BEGIN RAW DATA
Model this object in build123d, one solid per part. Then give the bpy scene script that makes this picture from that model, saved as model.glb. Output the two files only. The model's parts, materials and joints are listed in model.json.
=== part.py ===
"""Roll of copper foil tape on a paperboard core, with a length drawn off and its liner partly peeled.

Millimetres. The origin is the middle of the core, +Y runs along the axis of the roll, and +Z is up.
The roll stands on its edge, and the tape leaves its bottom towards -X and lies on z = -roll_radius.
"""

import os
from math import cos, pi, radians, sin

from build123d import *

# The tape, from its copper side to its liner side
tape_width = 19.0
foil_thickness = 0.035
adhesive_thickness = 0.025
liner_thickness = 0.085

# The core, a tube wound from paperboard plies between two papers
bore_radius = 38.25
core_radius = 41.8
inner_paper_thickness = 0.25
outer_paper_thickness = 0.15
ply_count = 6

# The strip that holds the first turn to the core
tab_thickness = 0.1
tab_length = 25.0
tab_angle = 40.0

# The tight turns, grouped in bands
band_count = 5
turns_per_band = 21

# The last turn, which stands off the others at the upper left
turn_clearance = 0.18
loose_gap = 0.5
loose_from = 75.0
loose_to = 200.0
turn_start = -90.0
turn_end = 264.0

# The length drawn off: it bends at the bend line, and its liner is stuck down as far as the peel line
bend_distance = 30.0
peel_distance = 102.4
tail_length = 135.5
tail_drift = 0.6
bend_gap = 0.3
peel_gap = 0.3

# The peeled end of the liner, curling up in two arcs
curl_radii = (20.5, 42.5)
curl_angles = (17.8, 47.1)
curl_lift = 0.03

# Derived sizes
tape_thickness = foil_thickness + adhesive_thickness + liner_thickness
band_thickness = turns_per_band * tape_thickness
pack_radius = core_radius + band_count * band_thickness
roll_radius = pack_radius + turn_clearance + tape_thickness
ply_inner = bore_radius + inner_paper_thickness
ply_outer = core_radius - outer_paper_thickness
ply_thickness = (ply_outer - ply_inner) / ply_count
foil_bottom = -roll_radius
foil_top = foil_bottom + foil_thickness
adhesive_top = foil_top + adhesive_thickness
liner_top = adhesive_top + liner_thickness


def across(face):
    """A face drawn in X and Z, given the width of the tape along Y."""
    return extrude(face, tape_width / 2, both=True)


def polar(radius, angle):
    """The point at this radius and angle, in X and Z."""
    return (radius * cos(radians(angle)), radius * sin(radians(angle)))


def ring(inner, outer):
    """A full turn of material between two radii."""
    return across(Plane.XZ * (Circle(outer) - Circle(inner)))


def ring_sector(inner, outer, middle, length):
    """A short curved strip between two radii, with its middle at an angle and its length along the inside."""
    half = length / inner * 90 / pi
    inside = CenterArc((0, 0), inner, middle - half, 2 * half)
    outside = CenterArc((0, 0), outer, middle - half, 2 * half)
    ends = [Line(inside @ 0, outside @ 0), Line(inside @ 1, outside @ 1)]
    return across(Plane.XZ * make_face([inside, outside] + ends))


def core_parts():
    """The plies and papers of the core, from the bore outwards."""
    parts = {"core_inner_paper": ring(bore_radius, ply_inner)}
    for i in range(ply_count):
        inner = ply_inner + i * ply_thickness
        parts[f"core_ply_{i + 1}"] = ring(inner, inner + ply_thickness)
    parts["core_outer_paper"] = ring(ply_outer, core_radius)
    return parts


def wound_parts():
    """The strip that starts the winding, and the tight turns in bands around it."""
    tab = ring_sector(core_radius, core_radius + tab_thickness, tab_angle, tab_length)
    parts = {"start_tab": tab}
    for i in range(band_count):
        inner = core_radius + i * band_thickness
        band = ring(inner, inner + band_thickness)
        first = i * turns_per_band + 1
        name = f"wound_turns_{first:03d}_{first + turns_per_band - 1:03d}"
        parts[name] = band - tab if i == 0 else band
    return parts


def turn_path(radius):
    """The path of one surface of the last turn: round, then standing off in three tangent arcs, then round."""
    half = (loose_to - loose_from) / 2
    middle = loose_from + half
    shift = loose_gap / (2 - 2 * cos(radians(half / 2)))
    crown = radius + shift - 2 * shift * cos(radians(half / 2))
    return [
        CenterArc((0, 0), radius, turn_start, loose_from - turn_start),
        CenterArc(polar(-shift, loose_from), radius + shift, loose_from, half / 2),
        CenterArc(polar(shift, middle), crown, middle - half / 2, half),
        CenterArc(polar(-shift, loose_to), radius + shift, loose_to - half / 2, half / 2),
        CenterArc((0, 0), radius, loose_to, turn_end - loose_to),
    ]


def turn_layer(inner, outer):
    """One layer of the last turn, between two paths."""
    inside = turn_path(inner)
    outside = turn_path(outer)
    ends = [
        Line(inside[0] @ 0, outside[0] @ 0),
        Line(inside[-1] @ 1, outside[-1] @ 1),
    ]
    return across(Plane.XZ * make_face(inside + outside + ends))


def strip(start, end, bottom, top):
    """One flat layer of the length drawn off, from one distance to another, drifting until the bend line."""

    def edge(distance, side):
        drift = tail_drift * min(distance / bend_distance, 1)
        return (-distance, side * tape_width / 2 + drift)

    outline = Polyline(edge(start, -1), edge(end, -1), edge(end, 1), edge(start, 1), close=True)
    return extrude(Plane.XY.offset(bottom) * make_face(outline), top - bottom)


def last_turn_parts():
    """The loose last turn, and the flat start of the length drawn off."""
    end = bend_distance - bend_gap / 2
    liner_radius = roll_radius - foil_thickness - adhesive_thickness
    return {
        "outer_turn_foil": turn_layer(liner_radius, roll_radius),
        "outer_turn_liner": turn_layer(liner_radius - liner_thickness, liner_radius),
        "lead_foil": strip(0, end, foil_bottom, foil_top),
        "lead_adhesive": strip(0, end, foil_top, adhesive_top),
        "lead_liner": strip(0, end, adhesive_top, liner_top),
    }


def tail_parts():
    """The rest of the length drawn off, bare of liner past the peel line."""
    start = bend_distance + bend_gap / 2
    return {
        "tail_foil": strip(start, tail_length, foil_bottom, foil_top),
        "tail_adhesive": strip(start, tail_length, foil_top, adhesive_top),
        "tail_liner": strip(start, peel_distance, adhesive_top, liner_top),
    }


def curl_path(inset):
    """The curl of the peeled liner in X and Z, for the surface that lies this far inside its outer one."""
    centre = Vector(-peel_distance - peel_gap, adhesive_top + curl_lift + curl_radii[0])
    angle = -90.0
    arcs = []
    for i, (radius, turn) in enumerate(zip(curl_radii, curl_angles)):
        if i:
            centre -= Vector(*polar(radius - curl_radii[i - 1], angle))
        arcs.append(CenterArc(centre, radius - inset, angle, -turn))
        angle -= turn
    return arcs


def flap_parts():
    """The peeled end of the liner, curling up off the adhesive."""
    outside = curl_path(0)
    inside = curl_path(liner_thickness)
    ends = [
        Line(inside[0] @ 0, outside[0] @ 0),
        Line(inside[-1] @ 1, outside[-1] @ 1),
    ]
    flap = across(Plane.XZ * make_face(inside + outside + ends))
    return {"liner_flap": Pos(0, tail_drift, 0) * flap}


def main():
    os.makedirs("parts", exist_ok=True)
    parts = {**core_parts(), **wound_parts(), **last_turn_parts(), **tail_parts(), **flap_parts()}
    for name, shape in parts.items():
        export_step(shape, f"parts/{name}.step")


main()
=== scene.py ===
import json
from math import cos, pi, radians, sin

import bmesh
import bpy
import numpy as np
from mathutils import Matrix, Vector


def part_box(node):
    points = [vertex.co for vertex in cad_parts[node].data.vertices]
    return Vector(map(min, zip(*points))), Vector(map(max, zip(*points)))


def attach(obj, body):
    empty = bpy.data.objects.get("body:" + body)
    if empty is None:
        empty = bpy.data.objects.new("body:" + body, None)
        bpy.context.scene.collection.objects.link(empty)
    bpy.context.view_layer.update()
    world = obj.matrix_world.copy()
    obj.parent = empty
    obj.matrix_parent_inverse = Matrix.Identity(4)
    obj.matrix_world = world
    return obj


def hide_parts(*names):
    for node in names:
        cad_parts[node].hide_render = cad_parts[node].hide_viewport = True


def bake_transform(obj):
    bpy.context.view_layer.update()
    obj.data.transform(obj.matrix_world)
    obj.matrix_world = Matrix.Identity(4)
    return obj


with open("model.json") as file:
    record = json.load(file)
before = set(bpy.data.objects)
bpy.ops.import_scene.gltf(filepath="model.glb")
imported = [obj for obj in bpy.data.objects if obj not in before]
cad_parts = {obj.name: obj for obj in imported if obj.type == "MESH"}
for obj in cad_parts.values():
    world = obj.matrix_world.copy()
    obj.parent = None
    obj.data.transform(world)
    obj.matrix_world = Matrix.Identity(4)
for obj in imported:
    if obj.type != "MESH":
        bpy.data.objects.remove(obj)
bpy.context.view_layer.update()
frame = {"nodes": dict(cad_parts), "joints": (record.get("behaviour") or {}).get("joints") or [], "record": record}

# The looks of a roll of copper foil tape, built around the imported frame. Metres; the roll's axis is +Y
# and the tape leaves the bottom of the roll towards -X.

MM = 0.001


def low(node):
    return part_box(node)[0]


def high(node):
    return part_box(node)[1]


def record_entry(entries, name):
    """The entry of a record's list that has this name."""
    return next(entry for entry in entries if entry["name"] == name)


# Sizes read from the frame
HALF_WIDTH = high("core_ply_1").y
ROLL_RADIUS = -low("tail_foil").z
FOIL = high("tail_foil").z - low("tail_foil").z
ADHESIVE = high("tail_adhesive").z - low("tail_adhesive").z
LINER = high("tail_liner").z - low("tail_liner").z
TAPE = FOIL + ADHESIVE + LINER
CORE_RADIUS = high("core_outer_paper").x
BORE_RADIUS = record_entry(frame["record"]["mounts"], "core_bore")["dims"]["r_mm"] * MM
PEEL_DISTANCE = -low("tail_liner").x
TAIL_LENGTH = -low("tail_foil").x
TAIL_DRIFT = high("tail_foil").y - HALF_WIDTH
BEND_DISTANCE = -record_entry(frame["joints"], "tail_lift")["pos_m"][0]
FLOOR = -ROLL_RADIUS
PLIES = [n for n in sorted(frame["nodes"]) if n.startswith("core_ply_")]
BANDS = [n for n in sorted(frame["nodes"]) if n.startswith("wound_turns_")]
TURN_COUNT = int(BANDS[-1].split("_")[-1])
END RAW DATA
BEGIN RAW DATA
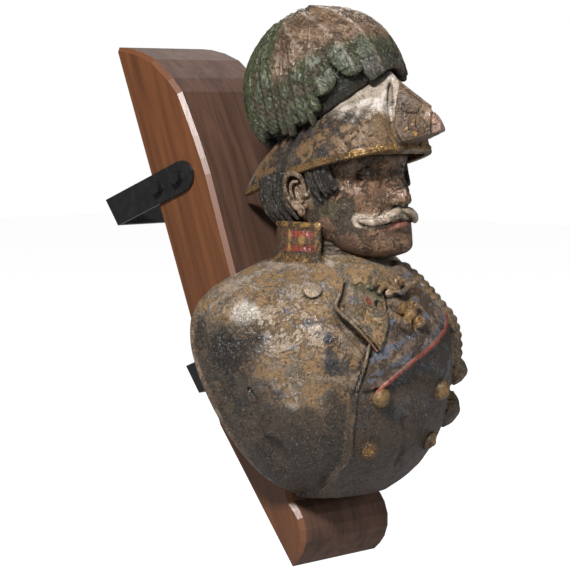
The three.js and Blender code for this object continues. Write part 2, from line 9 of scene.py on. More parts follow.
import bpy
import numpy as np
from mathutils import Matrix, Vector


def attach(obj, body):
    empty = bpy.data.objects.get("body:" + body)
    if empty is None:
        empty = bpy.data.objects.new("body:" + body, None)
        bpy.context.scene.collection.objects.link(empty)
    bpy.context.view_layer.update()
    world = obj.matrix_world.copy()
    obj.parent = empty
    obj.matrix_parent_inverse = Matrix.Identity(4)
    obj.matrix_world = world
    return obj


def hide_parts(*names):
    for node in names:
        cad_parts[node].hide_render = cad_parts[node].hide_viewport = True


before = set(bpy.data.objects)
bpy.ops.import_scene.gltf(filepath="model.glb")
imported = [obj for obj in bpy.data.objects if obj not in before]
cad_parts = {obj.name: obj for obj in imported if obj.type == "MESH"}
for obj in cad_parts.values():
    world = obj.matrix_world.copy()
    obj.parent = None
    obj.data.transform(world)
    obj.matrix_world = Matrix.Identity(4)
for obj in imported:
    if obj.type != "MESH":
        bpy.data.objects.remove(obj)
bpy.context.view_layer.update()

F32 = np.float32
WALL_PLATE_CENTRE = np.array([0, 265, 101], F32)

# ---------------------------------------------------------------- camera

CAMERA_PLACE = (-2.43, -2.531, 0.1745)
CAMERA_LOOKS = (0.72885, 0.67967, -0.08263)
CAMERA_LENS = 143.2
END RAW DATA
BEGIN RAW DATA
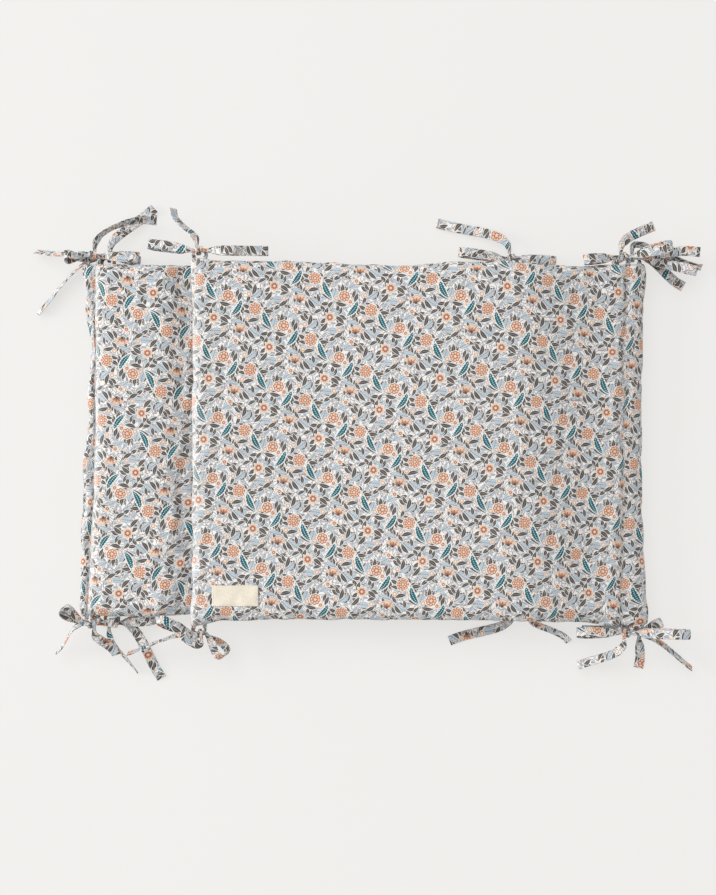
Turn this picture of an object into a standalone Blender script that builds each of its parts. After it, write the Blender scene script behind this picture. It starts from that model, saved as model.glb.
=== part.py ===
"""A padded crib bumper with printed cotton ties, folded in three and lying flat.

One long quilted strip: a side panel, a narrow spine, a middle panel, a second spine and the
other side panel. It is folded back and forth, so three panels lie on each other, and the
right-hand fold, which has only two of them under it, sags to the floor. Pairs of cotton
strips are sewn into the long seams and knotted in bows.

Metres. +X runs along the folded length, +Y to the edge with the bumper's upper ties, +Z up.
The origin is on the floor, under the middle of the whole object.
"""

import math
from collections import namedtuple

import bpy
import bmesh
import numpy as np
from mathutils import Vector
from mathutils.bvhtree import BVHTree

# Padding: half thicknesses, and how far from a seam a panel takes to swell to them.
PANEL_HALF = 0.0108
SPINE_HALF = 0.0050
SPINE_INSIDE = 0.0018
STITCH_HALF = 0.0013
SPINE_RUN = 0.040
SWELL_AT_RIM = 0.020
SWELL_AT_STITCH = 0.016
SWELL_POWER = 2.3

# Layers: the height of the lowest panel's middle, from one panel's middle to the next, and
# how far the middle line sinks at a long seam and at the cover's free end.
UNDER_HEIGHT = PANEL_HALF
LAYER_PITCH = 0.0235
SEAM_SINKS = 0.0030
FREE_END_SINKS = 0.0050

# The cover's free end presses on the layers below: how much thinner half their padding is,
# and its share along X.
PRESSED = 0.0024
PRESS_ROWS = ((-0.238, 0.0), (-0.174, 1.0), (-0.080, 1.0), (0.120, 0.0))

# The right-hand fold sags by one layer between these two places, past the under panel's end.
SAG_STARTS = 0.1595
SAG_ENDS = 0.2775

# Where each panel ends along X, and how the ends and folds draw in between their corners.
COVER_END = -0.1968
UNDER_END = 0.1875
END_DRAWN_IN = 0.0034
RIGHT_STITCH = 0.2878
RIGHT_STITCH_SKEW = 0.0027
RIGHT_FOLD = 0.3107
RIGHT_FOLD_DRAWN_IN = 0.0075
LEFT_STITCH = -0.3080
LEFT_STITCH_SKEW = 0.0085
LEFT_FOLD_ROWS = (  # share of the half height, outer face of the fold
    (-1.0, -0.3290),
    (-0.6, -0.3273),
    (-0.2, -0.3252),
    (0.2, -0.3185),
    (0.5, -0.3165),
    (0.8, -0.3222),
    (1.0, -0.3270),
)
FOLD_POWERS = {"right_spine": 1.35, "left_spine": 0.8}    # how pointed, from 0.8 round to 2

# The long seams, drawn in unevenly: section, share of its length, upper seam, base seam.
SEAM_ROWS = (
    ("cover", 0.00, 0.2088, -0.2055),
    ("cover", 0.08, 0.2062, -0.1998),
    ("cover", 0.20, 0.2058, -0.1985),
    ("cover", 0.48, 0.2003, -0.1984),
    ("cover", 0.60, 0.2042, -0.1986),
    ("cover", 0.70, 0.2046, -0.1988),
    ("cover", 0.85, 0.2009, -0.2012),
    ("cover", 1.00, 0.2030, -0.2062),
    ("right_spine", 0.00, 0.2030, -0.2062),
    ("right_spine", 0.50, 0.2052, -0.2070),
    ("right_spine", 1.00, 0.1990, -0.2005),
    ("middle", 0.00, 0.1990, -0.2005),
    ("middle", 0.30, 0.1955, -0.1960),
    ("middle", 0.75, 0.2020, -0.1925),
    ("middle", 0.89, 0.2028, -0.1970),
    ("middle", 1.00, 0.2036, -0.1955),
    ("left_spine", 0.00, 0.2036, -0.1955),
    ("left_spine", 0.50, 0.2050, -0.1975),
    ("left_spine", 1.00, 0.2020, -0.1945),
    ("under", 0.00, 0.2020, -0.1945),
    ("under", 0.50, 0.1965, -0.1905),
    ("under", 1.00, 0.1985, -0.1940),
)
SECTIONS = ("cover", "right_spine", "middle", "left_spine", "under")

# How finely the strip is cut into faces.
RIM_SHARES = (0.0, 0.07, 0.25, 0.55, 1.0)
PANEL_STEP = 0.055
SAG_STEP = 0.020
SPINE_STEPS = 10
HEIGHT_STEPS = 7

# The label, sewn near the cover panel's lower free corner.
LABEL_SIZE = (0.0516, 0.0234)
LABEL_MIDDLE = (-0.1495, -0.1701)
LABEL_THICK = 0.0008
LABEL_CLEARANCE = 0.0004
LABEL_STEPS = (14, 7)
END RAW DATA
Within the material above, transcribe exactly the lines that run from the line holding "Pos(0, tail_drift, 0)" through the line holding "zip(*points))), Vector(map(max, zip(*points)))".

-- RESULT --
    return {"liner_flap": Pos(0, tail_drift, 0) * flap}


def main():
    os.makedirs("parts", exist_ok=True)
    parts = {**core_parts(), **wound_parts(), **last_turn_parts(), **tail_parts(), **flap_parts()}
    for name, shape in parts.items():
        export_step(shape, f"parts/{name}.step")


main()
=== scene.py ===
import json
from math import cos, pi, radians, sin

import bmesh
import bpy
import numpy as np
from mathutils import Matrix, Vector


def part_box(node):
    points = [vertex.co for vertex in cad_parts[node].data.vertices]
    return Vector(map(min, zip(*points))), Vector(map(max, zip(*points)))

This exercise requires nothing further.